Cuban-American lawyer and television arbitrator

Ana María Polo González (11 April 1959) is a Cuban-American lawyer and television personality, best known as an arbitrator on the Spanish-language court show Caso Cerrado and the Anglophone spin-off counterpart Ana Polo Rules.

== Early life ==
Born in Havana, Polo's family moved to Miami when she was 2 years old. They later moved to Puerto Rico, where she participated in different musicals including Godspell, Jubilee and Show Boat in addition to singing with the choir of Jubilee, which was invited by Pope Paul VI to sing at St. Peter's Basilica in Rome as part of the celebration of the 1975 Holy Year.

== Career ==
Polo graduated from the University of Miami School of Law in 1987 and is a member of the Florida Bar. She was a member of the law firm of Emmanuel Perez & Associates, P.A. in Coral Gables, Florida.

From 2 April 2001 to 10 December 2019, she arbitrated the popular Spanish-language TV show Caso Cerrado, which airs on Telemundo and can also be viewed on the YouTube channel. In 2010, Caso Cerrado, which Polo created, was nominated for a Daytime Emmy Award for Outstanding Legal/Courtroom Program. This marked the first time a program from a Spanish-language network had been nominated for an Emmy.

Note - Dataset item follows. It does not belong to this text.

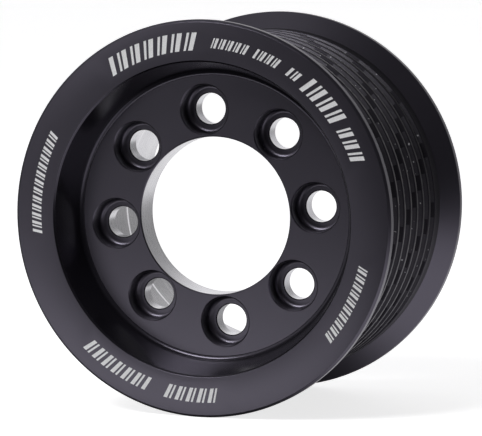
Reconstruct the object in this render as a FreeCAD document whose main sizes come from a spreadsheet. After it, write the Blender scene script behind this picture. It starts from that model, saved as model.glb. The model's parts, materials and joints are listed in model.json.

In 2017, Polo created the English-language spin-off of Caso Cerrado called Ana Polo Rules with the same synopsis; however, it was cancelled after only 15 episodes due to declining ratings. All 15 episodes are available to stream on Tubi.

== Personal life ==
A breast cancer survivor, Polo frequently speaks about it and raises funds for the cause. She has also advocated for LGBT rights throughout her career.